Tattoo right way up.
This usually applies to first time tattoo clients wanting a design on the inner forearm: they’d like the image facing the correct way when THEY look at it. However, if someone else looks when the arm is hanging, it’s upside down. Should you ever decide to get more tattoos or even a whole sleeve, you wouldn’t get the whole arm done upside down, right? The images should generally run from up to down and if there’s one on the wrist that’s the other way around, it will most likely start bothering you later.
Tattoos as muscles.
This one applies to bigger designs like half sleeve, sleeve or the whole back. The more mobile and larger the area, the more it should follow the movement of muscles. It will mostly be the tattoo artist’s job to have the image fit well. That means to trust your artist’s sense of composition. It’s important to understand that a tattoo moving in sync with muscle will fit well with the body and look more natural.
Visible or hidden?
It is absolutely each and every person’s own choice whether to get a tattoo in a visible spot or hidden. I have sorted them into three categories: very hidden (all placements on torso), possibly hidden (upper arm, forearm, calves, foot) and hardly hidden (hand, neck, face). A very hidden placement usually also means that the owner themself won’t see the tattoo very well. For some, that is intentional. The second category is for people who, for the most part, would like to show and admire their work of art but will sometimes need to hide it. For third category tattoo wishes I will generally take the time to properly discuss with the client whether they are Very Sure of the placement. Although our culture is slowly but surely getting more tolerant in terms of tattoos, there will still be people, countries and cultures that will find it very offensive. It might also make certain careers harder to pursue. If the client is completely aware of all of the possible repercussions, I have nothing against tattooing these very visible areas.
This applies to tattoos featuring a face, such as one of a human or animal. For most tattoos on the shoulder, arm, side or thigh, it is visually nicer to see a portrait instead of the back of the head when looking at yourself and your tattoos in the mirror.
Influences of weight.
Quite often people ask me if and how changes in weight can affect a tattoo. Here’s the thing: it’s very individual. The general rule is that a very rapid loss or gain in weight might affect it. The simplest example is pregnancy – the stomach grows and shrinks again within a very short period of time and we know that many women may obtain stretch marks and extra skin on the lower belly. That is why it isn’t recommended to get a stomach tattoo before pregnancy or without a definite decision to not have children. After pregnancy, a tattoo will work well to hide stretch marks. If the stretch marks are created on an existing tattoo, it’s much more difficult to correct the design. Generally, gaining weight won’t affect tattoos as much as rapidly losing it will, either. If there’s a plan to take part in a major weight loss program, it’s recommended to get a tattoo once the weight is closer to desired.
Affinity for sunshine.
I’m glad I’m a tattoo artist in Estonia! Most people are super white and don’t enjoy tanning in the summer sun, which means that tattoos remain unfaded much longer and better! If you aren’t a classic Northerner, it’’s necessary to take into account that body parts like the upper back, chest, shoulders and outer arms get more sun. The easiest solution would be to avoid tattooing them altogether, but if that is truly your favourite placement, please take care to swear by sunscreen (at least enough for the tattoos to be covered). In every case it needs to be taken into account that these areas get the bulk of the damage from UV rays, which means that within a couple of years blacks might be greys and strong contrasts might be gone. Not to mention the skin itself gets damaged.

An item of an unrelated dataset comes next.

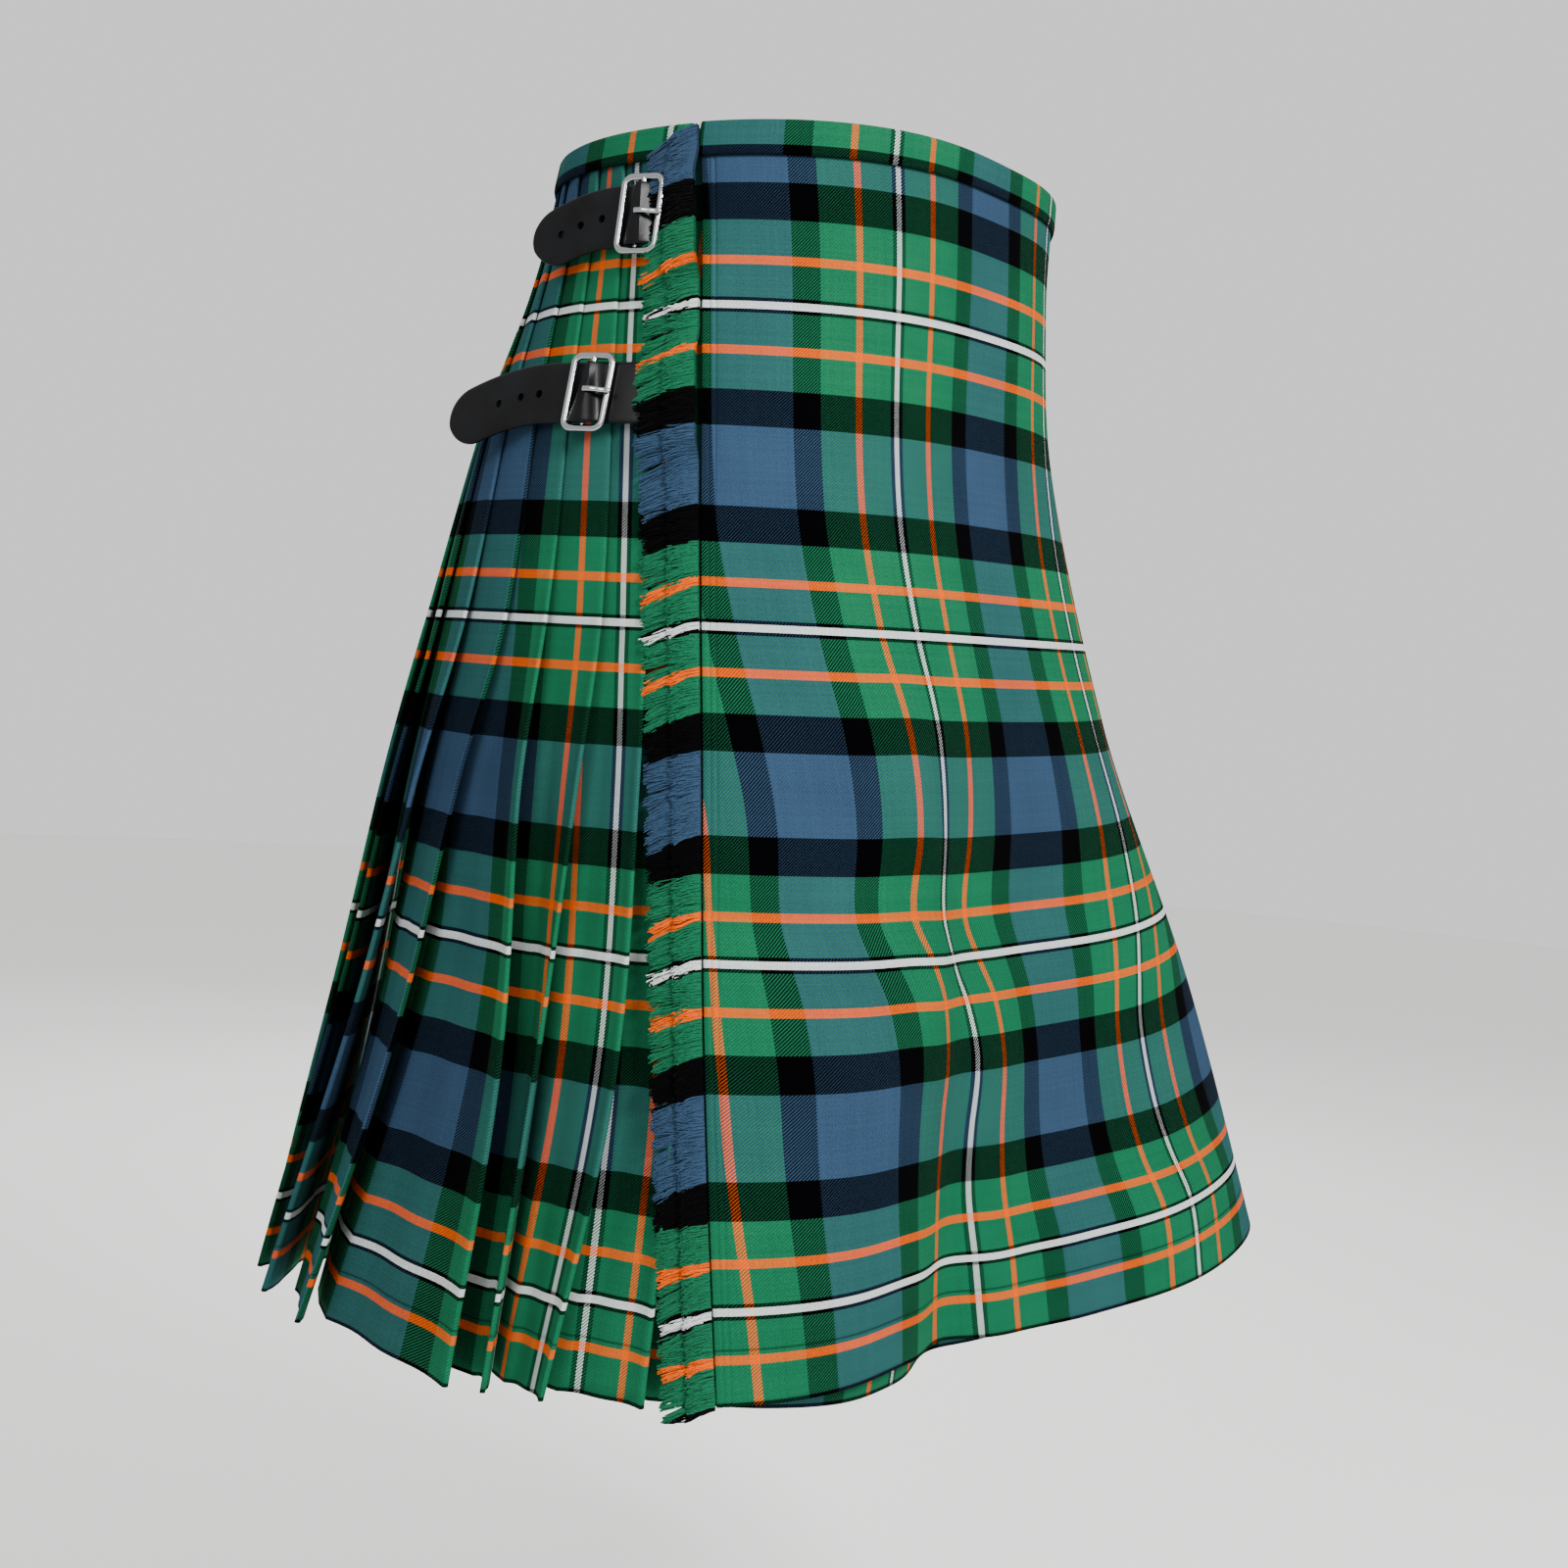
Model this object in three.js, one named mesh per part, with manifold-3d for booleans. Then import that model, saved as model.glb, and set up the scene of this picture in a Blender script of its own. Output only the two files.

Don’t choose by pain scale.
Certainly some areas will hurt more than others, but please refrain from Googling tattoo pain maps or listening to your friends’ horror stories. Pain tolerance is such an individual trait and most times it isn’t as bad as the client imagined. Most designs I tattoo are 4 hour sessions and most clients sit through it very well. If you only wish for a half hour design, don’t even begin to worry. However, in case of a larger project, sessions can always be halved. It’s very important to take breaks, eat, drink, stretch. The pain is temporary, the tattoo is forever. A small jump out of the comfort zone is worth it, if the tattoo is truly important to you. For everyone’s consolation, I have an awfully low pain tolerance. In spite of that I am in the process of completing a whole back project. It’s more than worth it.
Whew, that was a long one, but I hope that everyone got something out of it! I want to make it completely clear that these are not rules but tips to help people that haven’t even thought about these things make a choice or expand their horizon.
Are there any tips here that you have either knowingly or accidentally ignored?